Professor Verhoeven explains that data itself has innate power, “if you have 30 years of repeatedly bad data for women’s involvement in the film industry for example, it starts to feel like it’s natural, as though things will never change.” We’ve been enacting initiatives (one example is ‘Female Forward’—an initiative introduced by NBC a few years back) and changing policies, but we’ve focused on collecting data about women and minorities—essentially trying to use them to create change. Yet, oppression stifles minorities, which makes it difficult for them to influence change. Verhoeven wondered, “what would happen if we didn’t insist that women must be the ones to change their behaviors.”
“What if men helped women take up powerful power? What would that look like?”
Professor Verhoeven questions why we don’t collect data about those who benefit from the industry staying the way it is. By researching male behavior in the film industry, how they form their relationships and the kinds of gatekeeping mechanisms that benefit them, we may get more insights and possibilities available to us in addressing the problems.
To start the research, it was essential to first look into who uses data to intervene in situations where one group dominates another. Professor Verhoeven realized that police and counterterrorism agencies use data like this to break up drug cartels or terrorist groups by doing criminal network analysis. So she started to do criminal network analysis and applied it to the film industry.
“This way we can see if there are so-called cartels or exclusive groups of men who are able to gatekeep access in the industry.”
Professor Verhoeven answers some further questions about the research in our discussion:
K: Could you tell us more about the collaboration itself and the researchers involved?
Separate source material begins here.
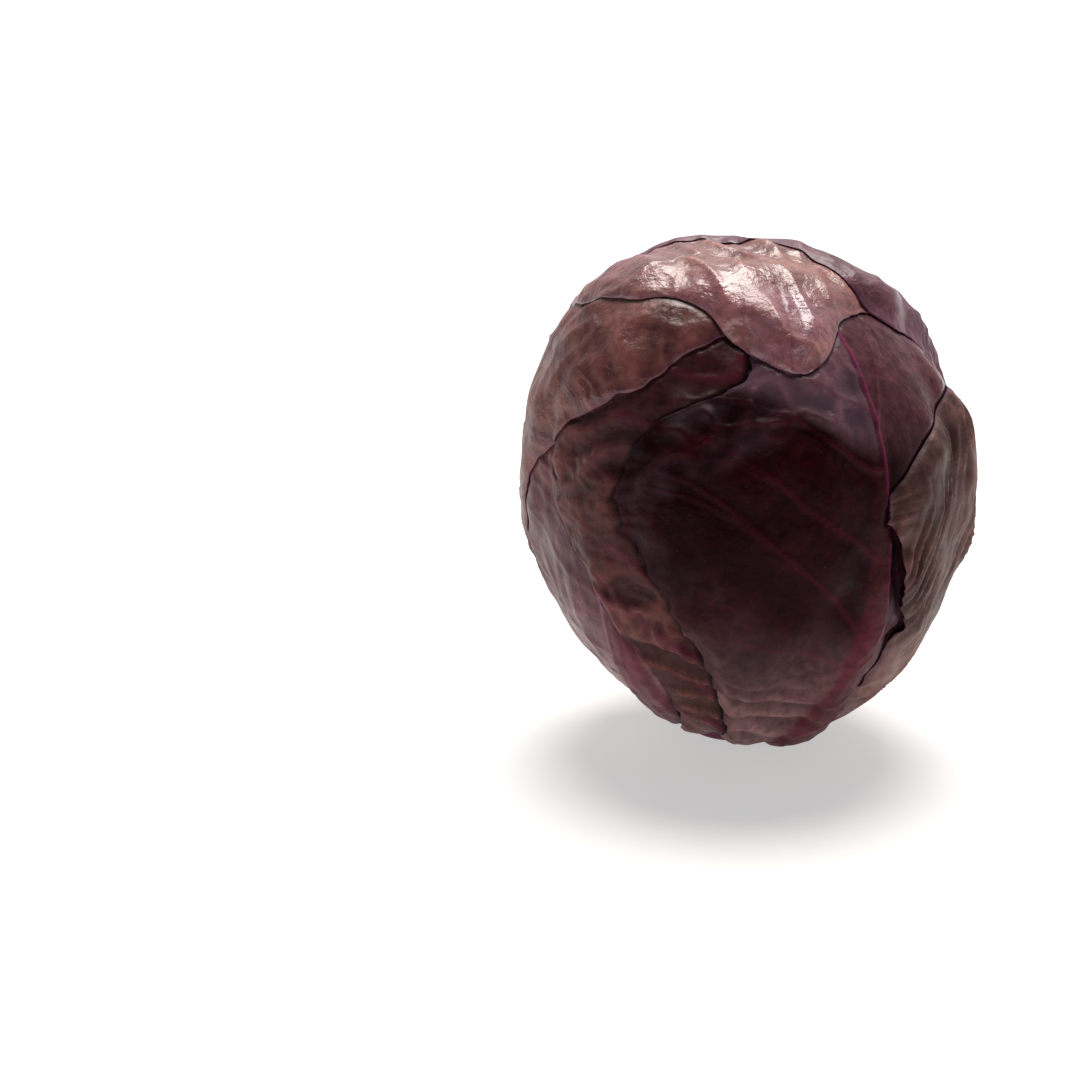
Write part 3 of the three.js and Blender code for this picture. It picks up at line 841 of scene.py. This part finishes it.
def build_stalk():
    bevel = 0.8
    profile = [(0, 0)]
    profile += [(radius, 0.0) for radius in np.linspace(2, STALK_RADIUS - bevel, 8)]
    profile += [(STALK_RADIUS, bevel), (STALK_NECK_RADIUS, STALK_HEIGHT - bevel)]
    profile += [(STALK_NECK_RADIUS - bevel, STALK_HEIGHT), (0, STALK_HEIGHT)]
    obj = turned_object("cut_stalk", profile, 72, pith_material())
    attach(obj, "root")
    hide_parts("stalk")


def build_leaves():
    materials = {}
    surface = Surface()
    for order, leaf in enumerate(LEAVES):
        tone = leaf.look["tone"]
        if tone not in materials:
            materials[tone] = leaf_material(tone, leaf.look.get("net", 0.5), leaf.look.get("crinkle", 0.12))
        vertices, quads, marks = leaf_mesh(order, surface)
        surface.add_leaf(order)
        obj = make_object(leaf.node + "_fine", vertices, quads, marks, materials[tone])
        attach(obj, "root")
        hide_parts(leaf.node)


def build_floor():
    mesh = bpy.data.meshes.new("floor")
    reach = 30.0
    corners = [(-reach, -reach, 0), (reach, -reach, 0), (reach, reach, 0), (-reach, reach, 0)]
    mesh.from_pydata(corners, [], [(0, 1, 2, 3)])
    material = bpy.data.materials.new("floor")
    material.use_nodes = True
    surface = material.node_tree.nodes["Principled BSDF"]
    surface.inputs["Base Color"].default_value = (0.64, 0.64, 0.64, 1)
    surface.inputs["Roughness"].default_value = 0.7
    surface.inputs["Specular IOR Level"].default_value = 0.2
    surface.inputs["Emission Color"].default_value = (1, 1, 1, 1)
    surface.inputs["Emission Strength"].default_value = 0.5
    mesh.materials.append(material)
    floor = bpy.data.objects.new("floor", mesh)
    bpy.context.scene.collection.objects.link(floor)


def build_light():
    # A broad soft source overhead, a little behind the head
    lamp = bpy.data.lights.new("overhead", "SUN")
    lamp.energy = 4.4
    lamp.angle = math.radians(40)
    lamp.color = (1.0, 0.94, 0.88)
    overhead = bpy.data.objects.new("overhead", lamp)
    overhead.rotation_euler = Vector((0.03, 0.43, 0.90)).to_track_quat("Z", "Y").to_euler()
    bpy.context.scene.collection.objects.link(overhead)
    # Surroundings: bright behind, dim in front
    world = bpy.data.worlds.new("surroundings")
    world.use_nodes = True
    nodes, links = world.node_tree.nodes, world.node_tree.links
    split = nodes.new("ShaderNodeSeparateXYZ")
    links.new(nodes.new("ShaderNodeTexCoord").outputs["Generated"], split.inputs[0])
    span = nodes.new("ShaderNodeMapRange")
    span.inputs["From Min"].default_value = -0.2
    span.inputs["From Max"].default_value = 0.9
    span.inputs["To Min"].default_value = 0.02
    span.inputs["To Max"].default_value = 0.65
    links.new(split.outputs["Y"], span.inputs["Value"])
    links.new(span.outputs["Result"], nodes["Background"].inputs["Strength"])
    nodes["Background"].inputs["Color"].default_value = (1, 1, 1, 1)
    bpy.context.scene.world = world


def build_camera():
    """The camera looks down as in the photograph, and turns until the head is where the photo has it."""
    target = Vector(CENTRE)
    toward = Vector((0, -math.cos(VIEW_HEIGHT), math.sin(VIEW_HEIGHT)))
    place = target + toward * CAMERA_DISTANCE
    focal = LENS / SENSOR * FRAME_PIXELS
    turn, tilt = 0.0, -VIEW_HEIGHT
    for _ in range(30):
        ahead = Vector((math.sin(turn) * math.cos(tilt), math.cos(turn) * math.cos(tilt), math.sin(tilt)))
        right = Vector((math.cos(turn), -math.sin(turn), 0))
        up = right.cross(ahead)
        offset = target - place
        depth = offset.dot(ahead)
        turn += (offset.dot(right) / depth * focal - HEAD_RIGHT_OF_CENTRE) / focal
        tilt += (offset.dot(up) / depth * focal - HEAD_OVER_CENTRE) / focal
    data = bpy.data.cameras.new("camera")
    data.lens = LENS
    data.sensor_width = SENSOR
    data.clip_start = 0.05
    data.clip_end = 100
    camera = bpy.data.objects.new("camera", data)
    rotation = Matrix((right, up, -ahead)).transposed().to_4x4()
    camera.matrix_world = Matrix.Translation(place * MM) @ rotation
    bpy.context.scene.collection.objects.link(camera)
    bpy.context.scene.camera = camera


build_camera()
build_floor()
build_light()
build_heart()
build_stalk()
build_leaves()
bpy.context.scene.view_settings.view_transform = "Standard"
D: The project formally starts in April. I’ve done preliminary work with other interested researchers and published small studies on the Australian industry. But this is the first time we’ve been given the opportunity to dig deep and look at the longer historical context. The collaboration is between Germany, the UK, and Canada. This project brought together a crack team of researchers from these three jurisdictions. Our project will compare these three industries because although they share similar levels of inequality for women, they’re also very different. We wanted to keep the research to an achievable scale, but also give us enough data to compare and create realistic interventions—through government, industry, or influential people. If we treat the numbers as just another opportunity to gather more data, it would miss the point.
K: How will this research translate into practical solutions for the industry?
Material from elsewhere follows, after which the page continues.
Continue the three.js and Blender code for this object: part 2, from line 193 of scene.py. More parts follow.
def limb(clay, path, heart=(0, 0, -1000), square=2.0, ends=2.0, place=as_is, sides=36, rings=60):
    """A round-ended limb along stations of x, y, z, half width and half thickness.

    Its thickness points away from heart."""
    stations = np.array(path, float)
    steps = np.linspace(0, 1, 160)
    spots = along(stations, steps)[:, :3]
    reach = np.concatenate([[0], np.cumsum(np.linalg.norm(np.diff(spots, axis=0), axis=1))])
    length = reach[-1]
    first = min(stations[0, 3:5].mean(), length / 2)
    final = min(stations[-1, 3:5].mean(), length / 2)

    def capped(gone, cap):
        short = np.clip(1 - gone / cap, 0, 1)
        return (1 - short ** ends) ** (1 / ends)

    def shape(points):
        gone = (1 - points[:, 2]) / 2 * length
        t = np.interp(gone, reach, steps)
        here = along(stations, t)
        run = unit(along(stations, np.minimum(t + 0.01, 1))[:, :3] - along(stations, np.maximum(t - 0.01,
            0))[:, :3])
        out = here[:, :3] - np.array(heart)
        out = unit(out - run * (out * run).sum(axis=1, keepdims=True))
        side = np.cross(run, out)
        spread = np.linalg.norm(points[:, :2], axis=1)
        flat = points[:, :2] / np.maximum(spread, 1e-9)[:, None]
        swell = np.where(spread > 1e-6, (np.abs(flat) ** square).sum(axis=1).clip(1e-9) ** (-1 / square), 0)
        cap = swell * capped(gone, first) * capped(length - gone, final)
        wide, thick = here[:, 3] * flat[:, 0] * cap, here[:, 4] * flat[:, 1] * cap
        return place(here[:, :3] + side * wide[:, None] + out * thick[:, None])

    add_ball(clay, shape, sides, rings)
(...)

D: Our research is industry-facing. We like to work very closely with policymakers in the film industries so that they can understand there are new ways of thinking about how to create the conditions for change, in the form of imaginative policymaking or aspirational policymaking. There’s a theory that a lot of policies are reactive, so after a specific problem appears (not enough women), an equally specific policy is made to somehow help fix it (more women)—but it doesn’t get to the root of the inequity. It is more like lip service. Whether the policy is actually effective is rarely measured. When setting policies, we should be thinking “aspirationally”—what kind of industry do we want? It’s also important to note that the data modeling we will be using is intended to provoke this kind of creative thinking, not social engineering. I think we need to broaden the idea of where the problem lies, and therefore we should broaden the types of proposed solutions we come up with. . .
K: What can we do better?
D: I think the problem IS the “we”. The way we build our relationships is built on how similar we feel to someone. The true heart of the problem is how do we really know what we don’t know? Real innovation is reaching beyond what we are and what we know. How do we form those deep relationships with people who don’t look or sound like us? To me, that’s where innovation comes from—not from a room of people who all look the same, agreeing with each other. This is related to how the humanities forms knowledge—through this process of contestation. I really believe that we produce a better world with a better society if we feel confident and capable to recognize that deep sense of relationship to something that isn’t just us. So this is where I pause and ask what do we do with the “we” in that sentence. How do we form a different set of relationships? It’s on all of us—on white women, on men, all of them (pretty much). Let’s reach out beyond our sense of self and create these truly innovative relationships.
The Kinomatics research team I work with has been collecting data on all the films that have been screened around the world. Between 2012 – 2015 the data showed that about 15% of films released were directed by women, which is statistically right. But these films made up only 3% of the global screenings that we tracked. So we created the hashtag #methree, which is trying to say that aggregate statistics are not an aim in themselves. For example, we might increase the amount of films directed by women to 30-40%, but if they only make up 3 or 4% of global screenings, then the audience still won’t have access to them.
So we also have to look at the films’ distribution, exhibition, how much money goes into advertising or budget size. There are lots of different variables that come into play and therefore we need targeted and cooperative solutions. There is no one solution that will change everything everywhere. Simply adding women directors and stirring won’t be enough since gatekeeping occurs at so many points of the lifecycle of a film.
Finally what we discovered with this unique global cinema dataset is that power inequalities in the film industry are both expressions of and contribute to much wider inequitable social problems. We found a positive correlation between socio-economic gender gaps at a country’s national level and the level of audience access to films directed by women in those countries. So yes, let’s get started on the film industry, but we cannot solve the problem by only tweaking the film industry. We might get more women to be directors, then that will show us that there are other problems such as distribution and that can lead to recognizing larger social inequalities. It’s a good incentive to produce some change because if we can help make a change in film, maybe it’ll ripple through to other parts of society and vice versa.
Verhoeven has already managed to shed light on the fact that diversity is not the problem; it is the solution. Daversity (too many Daves getting funding!) is the problem. In fact, an Australian hard lemonade brand had “Girls just want to have funding” written across the can—inspired by Verhoeven’s talks on global stages. Hopefully, the upcoming research will create models that can be applied across all industries that are supposedly driven by merit, and help prevent gatekeeping.